#### Provided data
****

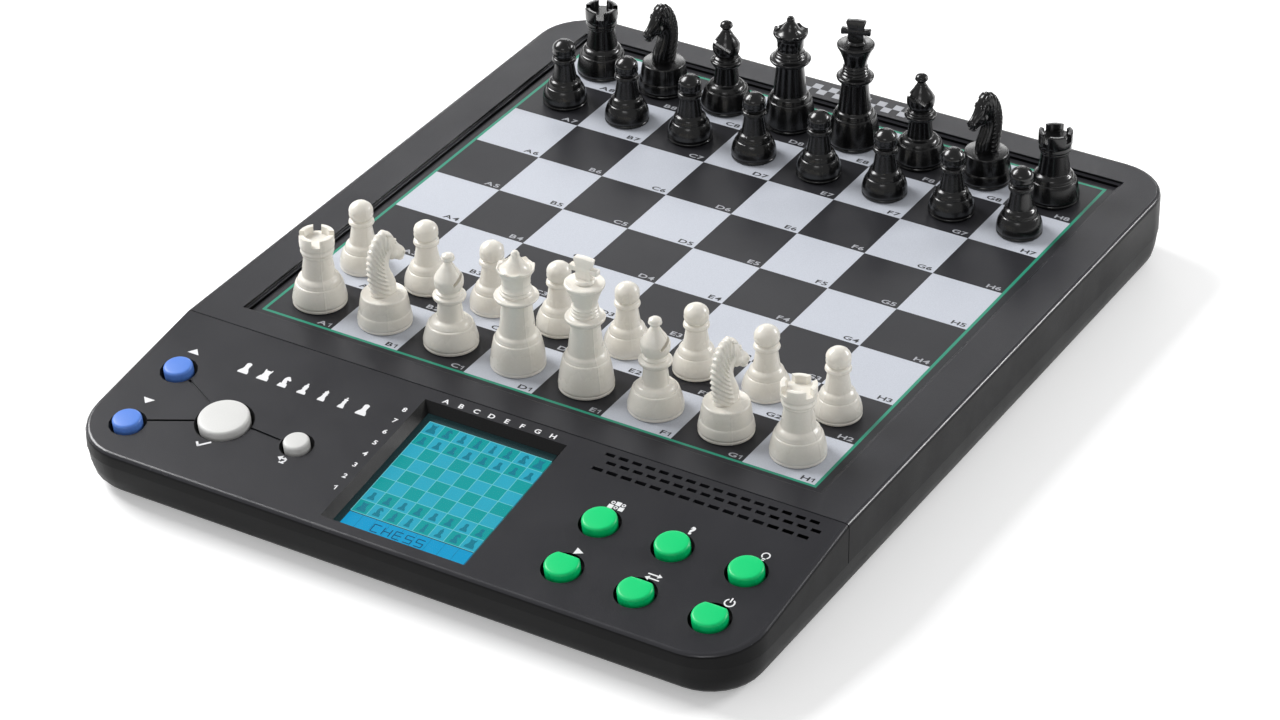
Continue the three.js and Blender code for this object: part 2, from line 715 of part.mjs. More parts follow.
// The stepped foot that every piece but the pawn shares, as [radius, height] points.
const PIECE_FOOT = [
  [0, 0],
  [9.4, 0],
  [9.7, 2.4],
];
const PAWN = [
  [0, 0],
  [8.2, 0],
  [8.4, 2.2],
  [6.9, 7],
  [6.3, 7.4],
  [4.7, 10.2],
  [3.6, 16.6],
  [4.4, 18.5],
  [3.4, 19.4],
  [4.2, 22],
  [2.9, 25.1],
  [0, 26.2],
];
const ROOK_FLOOR = 24.7;
const ROOK = [
  ...PIECE_FOOT,
  [8.3, 8.2],
  [7.7, 8.6],
  [5.9, 11],
  [4.9, 18.8],
  [6.1, 22],
  [6.2, 27.4],
  [4.4, 27.4],
  [4.1, ROOK_FLOOR],
  [0, ROOK_FLOOR],
];
const BISHOP = [
  ...PIECE_FOOT,
  [8, 8.2],
  [7, 8.6],
  [4.7, 10.4],
  [3.9, 17.2],
  [5.8, 19.4],
  [3.8, 21.9],
  [5.1, 25.7],
  [3.5, 29.2],
  [1.4, 32.6],
  [2.1, 34.3],
  [0, 35.8],
];
const QUEEN = [
  ...PIECE_FOOT,
  [8.2, 10.8],
  [7.5, 11.1],
  [6.2, 13.6],
  [5.1, 23],
  [7.6, 27.4],
  [5.2, 29.8],
  [5.1, 32.6],
  [6.3, 38],
  [5, 38.6],
  [1.6, 43],
  [0, 44.8],
];
const KING = [
  ...PIECE_FOOT,
  [8, 11.6],
  [7.3, 12],
  [6.1, 14.6],
  [4.8, 24],
  [6.8, 27.7],
  [4.4, 30.4],
  [4.3, 33],
  [6.8, 39.6],
  [6.6, 41],
  [2.6, 42.2],
  [0, 42.4],
];
const CROSS = {
  postHalf: 2.9,
  armHalf: 5.5,
  thickness: 2.4,
  foot: 42,
  armLow: 44.8,
  armHigh: 47,
  top: 50.5,
};
const KNIGHT_DRUM = [
  ...PIECE_FOOT,
  [8.7, 8.2],
  [8.2, 8.5],
  [7.8, 11.6],
  [0, 11.9],
];
// Side outline of the horse's head: forward and up.
const HORSE = [
  [-4.4, 11],
  [4.9, 11],
  [4.7, 15],
  [3.4, 18.6],
  [2.4, 21.4],
  [2.6, 23.4],
  [6.6, 22.8],
  [8.6, 23.8],
  [9, 25.6],
  [7.2, 28.6],
  [5.4, 31.2],
  [4.2, 33.8],
  [2.2, 35.4],
  [0.2, 35.6],
  [-2.2, 34],
  [-4.4, 30],
  [-5.8, 24],
  [-5.6, 18],
];
const HORSE_HALF_WIDTH = 2.8;

const makePiece = {
  pawn: () => turned(PAWN, PIECE_SIDES),
  rook: () => {
    const notch = (turn) => block(-7, 7, -1.1, 1.1, ROOK_FLOOR, 28).rotate([0, 0, turn]);
    return without(turned(ROOK, PIECE_SIDES), [notch(45), notch(-45)]);
  },
  bishop: () => {
    const slit = block(0.9, 7, -4, 4, -0.35, 0.35).rotate([0, -52, 0]).translate([0.6, 0, 26]);
    return turned(BISHOP, PIECE_SIDES).subtract(slit);
  },
  queen: () => turned(QUEEN, PIECE_SIDES),
  king: () => {
    const { postHalf, armHalf, thickness, foot, armLow, armHigh, top } = CROSS;
    const post = block(-postHalf, postHalf, -thickness / 2, thickness / 2, foot, top);
    const arms = block(-armHalf, armHalf, -thickness / 2, thickness / 2, armLow, armHigh);
    return joined([turned(KING, PIECE_SIDES), post, arms]);
  },
  knight: () => {
    const head = plate(HORSE, -HORSE_HALF_WIDTH, HORSE_HALF_WIDTH).rotate([90, 0, 90]);
    return turned(KNIGHT_DRUM, PIECE_SIDES).add(head);
  },
};

const BACK_RANK = ["rook", "knight", "bishop", "queen", "king", "bishop", "knight", "rook"];
const FILES = "abcdefgh";

// ---- Assembly --------------------------------------------------------------------------------------
const chessComputer = new THREE.Group();

function addMesh(parent, name, solid, material, position = [0, 0, 0], turn = 0) {
  const mesh = new THREE.Mesh(toGeometry(solid), material);
  mesh.name = name;
  mesh.position.set(...position);
  mesh.rotation.z = turn;
  parent.add(mesh);
}

addMesh(chessComputer, "bottom_housing", bottomHousing(), DARK_CASE);
addMesh(chessComputer, "board_frame", boardFrame(), CHARCOAL);
addMesh(chessComputer, "control_panel", controlPanel(), CHARCOAL);
addMesh(chessComputer, "playfield_sheet", playfieldSheet(), SILVER_PRINT);
addMesh(chessComputer, "sensor_membrane", sensorMembrane(), FILM);
addMesh(chessComputer, "battery_door", batteryDoor(), DARK_CASE);

for (const { name, x, y } of feet) {
  const position = [x * FOOT_PLACES.x, y * FOOT_PLACES.y, 0];
  addMesh(chessComputer, name, rubberFoot(), RUBBER, position);
}

for (let i = 0; i < CELL.count; i++) {
  const y = BAY.y + (i - 1) * CELL.pitch;
  const turn = i % 2 === 0 ? 0 : Math.PI;
  const position = [0, y, FLOOR_TOP + CELL.radius + CELL.clearance];
  addMesh(chessComputer, "battery_" + (i + 1), batteryCell(), CELL_JACKET, position, turn);
}

// Everything mounted square to the sloping panel hangs in one turned group.
const panelGroup = new THREE.Group();
panelGroup.applyMatrix4(panelFrame);
chessComputer.add(panelGroup);

const windowBottom = WINDOW_TOP - WINDOW_THICKNESS;
const moduleSolid = windowPlate(0, MODULE_TOP - MODULE_THICKNESS, MODULE_TOP);
addMesh(panelGroup, "lcd_window", windowPlate(0, windowBottom, WINDOW_TOP), CLEAR);
addMesh(panelGroup, "lcd_module", moduleSolid, DISPLAY);
addMesh(panelGroup, "main_circuit_board", circuitBoard(), BOARD_GREEN);
addMesh(panelGroup, "keypad_mat", keyMat(), SILICONE);
const speakerPlace = [SPEAKER.x, -SPEAKER.slope, -WALL - FLUSH_GAP];
addMesh(panelGroup, "speaker", loudspeaker(), STEEL, speakerPlace);

const keyMaterial = (name) => {
  if (name === "key_up" || name === "key_down") return BLUE_KEY;
  if (name === "key_enter" || name === "key_back") return WHITE_KEY;
  return GREEN_KEY;
};
for (const key of KEYS) {
  addMesh(panelGroup, key.name, keyCap(key), keyMaterial(key.name), [key.x, -key.slope, 0]);
}

// Degrees: which way each army faces, and how far some of its pieces stand turned from that.
const armies = [
  { side: "white", homeRank: 0, pawnRank: 1, material: IVORY, facing: 0, skew: { knight: -20 } },
  {
    side: "black",
    homeRank: 7,
    pawnRank: 6,
    material: GLOSS_BLACK,
    facing: 180,
    skew: { knight: -20, king: 18 },
  },
];
const squareCentre = (file, rank) => [
  (file - 3.5) * SQUARE,
  FIELD_Y + (rank - 3.5) * SQUARE,
  FIELD_HEIGHT,
];
for (const { side, homeRank, pawnRank, material, facing, skew } of armies) {
  const turnOf = (kind) => THREE.MathUtils.degToRad(facing + (skew[kind] ?? 0));
  BACK_RANK.forEach((kind, file) => {
    const single = kind === "king" || kind === "queen";
    const suffix = single ? "" : "_" + FILES[file];
    const name = side + "_" + kind + suffix;
    const place = squareCentre(file, homeRank);
    addMesh(chessComputer, name, makePiece[kind](), material, place, turnOf(kind));
  });
  for (let file = 0; file < 8; file++) {
    const name = side + "_pawn_" + FILES[file];
    const place = squareCentre(file, pawnRank);
    addMesh(chessComputer, name, makePiece.pawn(), material, place, turnOf("pawn"));
  }
}

export default chessComputer;
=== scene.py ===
"""Electronic chess computer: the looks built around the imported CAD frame. Lengths are in metres unless a
name ends in _MM or a table says millimetres. +X runs from file A to file H, +Y away from the player."""

import json
import math

import bmesh
import bpy
import numpy as np
from mathutils import Matrix, Vector


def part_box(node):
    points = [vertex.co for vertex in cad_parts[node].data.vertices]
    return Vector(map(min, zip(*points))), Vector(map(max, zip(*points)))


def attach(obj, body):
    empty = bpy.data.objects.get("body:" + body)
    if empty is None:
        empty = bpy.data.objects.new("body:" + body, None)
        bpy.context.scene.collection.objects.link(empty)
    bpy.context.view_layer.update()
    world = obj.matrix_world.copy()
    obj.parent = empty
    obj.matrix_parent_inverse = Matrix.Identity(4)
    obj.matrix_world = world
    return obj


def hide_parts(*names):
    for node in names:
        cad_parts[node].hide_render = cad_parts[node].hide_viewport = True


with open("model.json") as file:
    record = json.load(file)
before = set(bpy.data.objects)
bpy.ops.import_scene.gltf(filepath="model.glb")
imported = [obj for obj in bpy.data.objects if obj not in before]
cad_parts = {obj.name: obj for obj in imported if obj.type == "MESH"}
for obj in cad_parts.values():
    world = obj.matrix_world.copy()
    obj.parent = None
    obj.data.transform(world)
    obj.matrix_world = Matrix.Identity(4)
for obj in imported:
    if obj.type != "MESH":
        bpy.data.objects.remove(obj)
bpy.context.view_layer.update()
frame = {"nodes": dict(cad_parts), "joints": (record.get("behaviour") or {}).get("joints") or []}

MM = 0.001
SQUARE = 27 * MM
NODES = frame["nodes"]

# ---- Places taken from the frame ---------------------------------------------------------------------
SHEET_LOW, SHEET_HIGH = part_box("playfield_sheet")
FIELD_CENTRE = (SHEET_LOW + SHEET_HIGH) / 2
FIELD_TOP = SHEET_HIGH.z
FRAME_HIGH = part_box("board_frame")[1]
CASE_TOP = FRAME_HIGH.z
PRESS_AXIS = next(Vector(j["axis"]) for j in frame["joints"] if j["name"] == "key_enter_press")
PANEL_ANGLE = math.asin(PRESS_AXIS.y)  # a key is pressed into the panel, square to its face
SEAM_LINE_Y = -89 * MM  # where the frame meets the panel


def shift(x, y=0.0, z=0.0):
    return Matrix.Translation((x, y, z))


def spin(degrees, axis):
    return Matrix.Rotation(math.radians(degrees), 4, axis)


# The panel's own frame: x across, y up the slope with 0 at the seam, z out of the face.
PANEL = shift(0, SEAM_LINE_Y, CASE_TOP) @ Matrix.Rotation(PANEL_ANGLE, 4, "X")
TO_PANEL = PANEL.inverted()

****

#### Requirement
From the opening line of the data above through the line that contains "const HORSE_HALF_WIDTH = 2.8;", please print each line as it stands and only those lines.

#### Reply
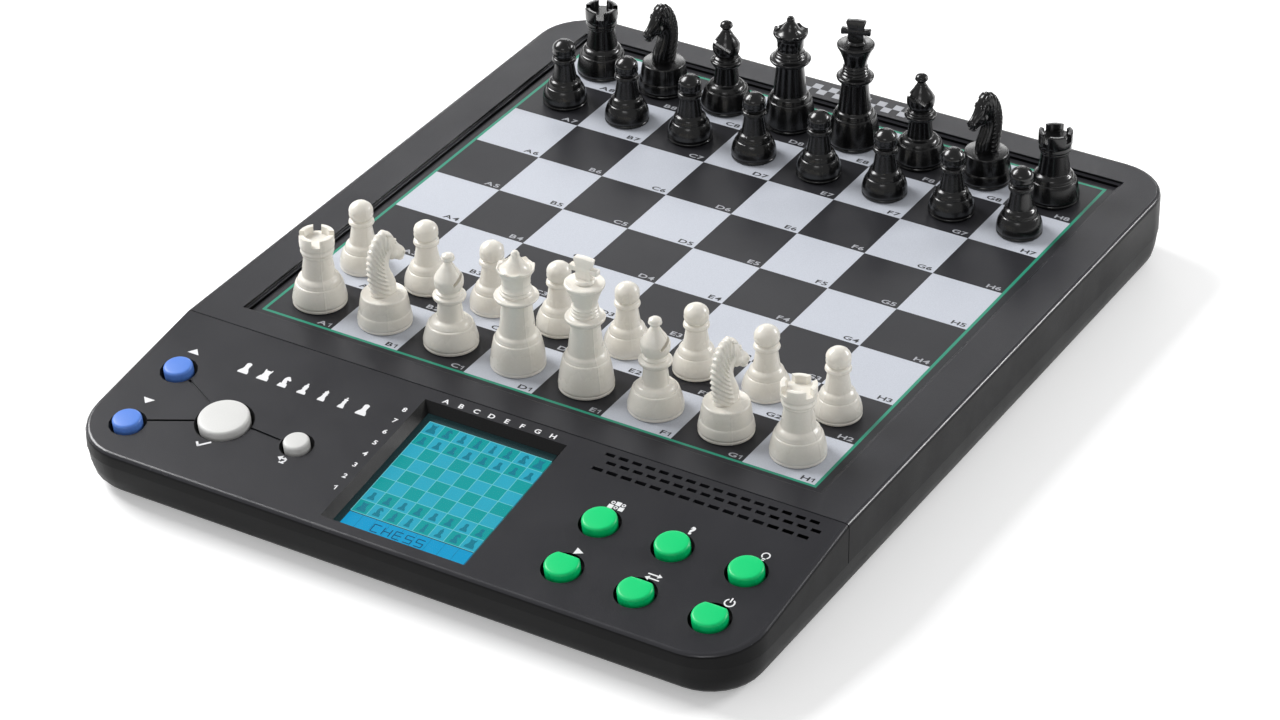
Continue the three.js and Blender code for this object: part 2, from line 715 of part.mjs. More parts follow.
// The stepped foot that every piece but the pawn shares, as [radius, height] points.
const PIECE_FOOT = [
  [0, 0],
  [9.4, 0],
  [9.7, 2.4],
];
const PAWN = [
  [0, 0],
  [8.2, 0],
  [8.4, 2.2],
  [6.9, 7],
  [6.3, 7.4],
  [4.7, 10.2],
  [3.6, 16.6],
  [4.4, 18.5],
  [3.4, 19.4],
  [4.2, 22],
  [2.9, 25.1],
  [0, 26.2],
];
const ROOK_FLOOR = 24.7;
const ROOK = [
  ...PIECE_FOOT,
  [8.3, 8.2],
  [7.7, 8.6],
  [5.9, 11],
  [4.9, 18.8],
  [6.1, 22],
  [6.2, 27.4],
  [4.4, 27.4],
  [4.1, ROOK_FLOOR],
  [0, ROOK_FLOOR],
];
const BISHOP = [
  ...PIECE_FOOT,
  [8, 8.2],
  [7, 8.6],
  [4.7, 10.4],
  [3.9, 17.2],
  [5.8, 19.4],
  [3.8, 21.9],
  [5.1, 25.7],
  [3.5, 29.2],
  [1.4, 32.6],
  [2.1, 34.3],
  [0, 35.8],
];
const QUEEN = [
  ...PIECE_FOOT,
  [8.2, 10.8],
  [7.5, 11.1],
  [6.2, 13.6],
  [5.1, 23],
  [7.6, 27.4],
  [5.2, 29.8],
  [5.1, 32.6],
  [6.3, 38],
  [5, 38.6],
  [1.6, 43],
  [0, 44.8],
];
const KING = [
  ...PIECE_FOOT,
  [8, 11.6],
  [7.3, 12],
  [6.1, 14.6],
  [4.8, 24],
  [6.8, 27.7],
  [4.4, 30.4],
  [4.3, 33],
  [6.8, 39.6],
  [6.6, 41],
  [2.6, 42.2],
  [0, 42.4],
];
const CROSS = {
  postHalf: 2.9,
  armHalf: 5.5,
  thickness: 2.4,
  foot: 42,
  armLow: 44.8,
  armHigh: 47,
  top: 50.5,
};
const KNIGHT_DRUM = [
  ...PIECE_FOOT,
  [8.7, 8.2],
  [8.2, 8.5],
  [7.8, 11.6],
  [0, 11.9],
];
// Side outline of the horse's head: forward and up.
const HORSE = [
  [-4.4, 11],
  [4.9, 11],
  [4.7, 15],
  [3.4, 18.6],
  [2.4, 21.4],
  [2.6, 23.4],
  [6.6, 22.8],
  [8.6, 23.8],
  [9, 25.6],
  [7.2, 28.6],
  [5.4, 31.2],
  [4.2, 33.8],
  [2.2, 35.4],
  [0.2, 35.6],
  [-2.2, 34],
  [-4.4, 30],
  [-5.8, 24],
  [-5.6, 18],
];
const HORSE_HALF_WIDTH = 2.8;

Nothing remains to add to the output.